Aramaic: "barir" (pure) = "zak" (Targ. to Lam. iv. 7); "ẓehal" = Hebr. "hiẓhil" (Pesiḳ. R. l.c.); "ẓehir" (bright) and "ẓihara" (brightness), used of the surface of peeled grain, and of a clear, translucent liquid (Beẓah 14b; Ḳid. 48b); "faẓiaḥ" (clear) = Hebr. "ẓaḥ" (Targ. to Isa. xviii. 4), and (speckled) = Hebr. "bared" (Targ. to Zech. vi. 3).

Degrees of Darkness.
  • (a) The usual term in the Bible to express the idea of darkness is "shaḥor" (black). It is used of the dark hair in a leprous scall (Lev. xiii. 31, 37), of a sunburnt skin (Job xxx. 30; Cant. i. 5) and of dark horses (Zech. vi. 2). The diminutive form "sheḥarḥor" is applied to swarthy complexion (Cant. i. 6). When it is desired to express a particular shade of dark, another substantive is added for a closer definition, as "oven-black" (Lam. v. 10), and "raven-black," of hair (Cant. v. 11). "Ḥum" (literally, "hot," then "dark," "brown") is used of the wool of sheep (Gen. xxx. 32 and passim). "Ḳadar," meaning primarily "to overpower," then "to be sad, gloomy, dirty, or dark" (compare the explanation of "shaḥuf," below), is applied to the turbid state of water (Job vi. 16), to a sad countenance (Jer. viii. 21), to mourning garments, to the gates of a mourning city (Jer. xiv. 2), and to the sky (ib. iv. 28). The hif'il of the same verb is used in a causative sense; e.g., "make dark" the heavens (Ezek. xxxii. 7, 8), "cause sadness" (ib. xxxi. 15). The hitpa'el of this verb means "to become dark" with clouds of the sky (I Kings xviii. 45). The noun "ḳadrut" signifies "blackness" (Isa. l. 3); and the adverb "ḳedorannit," "wrapped in mourning" (Mal. iii. 14)."Ḥashak" (to be dark), a word generally employed to signify the darkness of approaching night (Isa. v. 30; Job xviii. 6), is also used of the eyes becoming dim (Lam. v. 17) or blind (Ps. lxix. 24), and of a black complexion (Lam. iv. 8). Hence the terms "ḥoshek" (darkness), "ḥaklili" (Gen. xlix. 12), and "ḥaklilut." (Prov. xxiii. 29) refer to the darkly lustrous or inflamed appearance of the eyes. The second, as used in Gen. xlix. 12, refers to the sparkling luster of dark-red wine, comparing the beauty of Judah's eyes therewith; the third (Prov. xxiii. 29) is descriptive of the inflamed eyes due to protracted night sessions over the wine-cup at the wine-shops (see Jastrow, "Proc. Soc. of Biblical Exegesis," xi. 128). "Kimrir" (Job iii. 5), originally "casting down," "oppression," seems to mean "blackness" (compare "shaḥuf," below).

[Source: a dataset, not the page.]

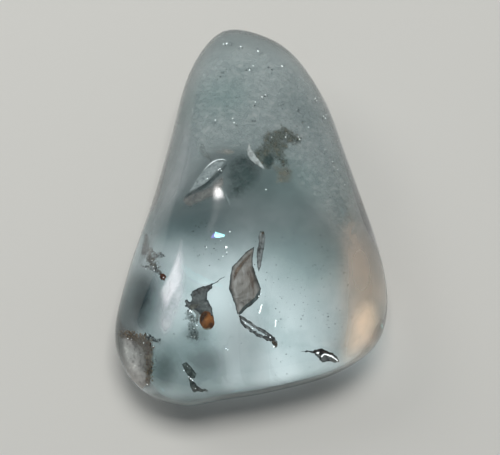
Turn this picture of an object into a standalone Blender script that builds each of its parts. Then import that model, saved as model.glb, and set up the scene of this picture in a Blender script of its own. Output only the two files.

  • (b) In the later Hebrew "shaḥor" is frequently more nearly defined as "ink-black" (Niddah ii. 7), or "black as the sediment of ink" (ib.), like black wax, pitch, grapes, olives (ib.), "mouse-gray" (Pes. 10b), or as black as a negro (Suk. iii. 6). In Num. R. ii. 7, the term "shaḥor" is applied to "bareḳet," probably taken here as sardonyx, and described as consisting of one-third white, one-third black, andone-third red; to "sappir," black like stibium (i.e., metallic grayish-blue [?]; to "leshem" and to "shebo," probably gray amethyst, said to be mixed black and white. The "shoham"—here the deep sea-green beryl—is said to be "shaḥor'ad meod" (very dark). Hence, "shaḥrurit" = the Aramaic "shaḥrurita" (blackness, darkness, Ta'anit 23b; B. Ḳ. 20b; B. M. 117b) and the by-form "sheḥarḥrut" (Cant. R. i. 6). "Sḥeḥamtit" (brownish), of the color of grain (B. B. v. 6), is sometimes contracted to "shamtit" (Yer. Ma'as. Sh. iv. 54d).Aramaic: "sheḥum," "sheḥim," literally "warm," "hot," = the Hebrew "ḥum" (brown, Targ. O. to Gen. xxx. 32)."Shaḥuf" or "ṭaḥuf" (gray, dark), a term which is used of sheep's wool (Ḥul. xi. 2, 136b), goes back to "saḥaf" (cast down). The variation in the first consonant points to a differentiation of an original "thakhaf." (On the development of meaning from the idea of overpowering, casting down, oppressing, to that of darkness, compare "ḳadar," above, and Levias, "Babyl. Aram. Gram." p. 210, note 6). "Piḥem (to blacken, soil), denominative of "peḥam" (coal, is used of soot, the sun, and other things. The passive of this may be used in the pu'al and nitpa'el (compare Jastrow, "Dict." s.v.). The verb "shetak" is used to designate "rust-colored" or "bronze" (Ta'an. 8a).Aramaic: "ukkam," originally signifies "oppressed," then "black" (compare Levias, l.c.); "leḥush," literally "glowing," then "brown" (Targ. Yer. to Gen. xxx. 32, 33, 35); "ḥalid" (rust-colored [?]); compare Targ. Job xi. 17 Ms.; Jastrow, "Dict." s.v.). "Ḳewaḥ" or "ḳaḥaḥ" (deep black) is applied to horses (Targ. to Zech. i. 8).
Degrees of White.
  • (a) White is usually expressed in the Bible by the word "laban," which is used of the color of goats (Gen. xxx. 35, 37), of teeth (ib. xlix. 12), of manna (Ex. xvi. 31), of leprous hair (Lev. xiii.), of garments (Eccl. ix. 8), and of horses (Zech. i. 8; vi. 3, 6). Shades of white are: milk-white (Gen. xlix. 12), coriander-seed-white (Ex. xvi. 31), snow-white (Num. xii. 10; II Kings v. 27; Ps. lxviii. 15 [A. V. 14]; Isa. i. 18), and dull white (Lev. xiii. 39). Hence the noun "loben" (whiteness, Ecclus. [Sirach] xliii. 18). The moon, on account of its pale light, is called "lebanah."The Aramaic terms corresponding to "laban" are "ḥawar," used of the face becoming pale with shame (Isa. xxix. 22), and "ḥiwwar" (white), applied to a snow-white garment (Dan. vii. 9).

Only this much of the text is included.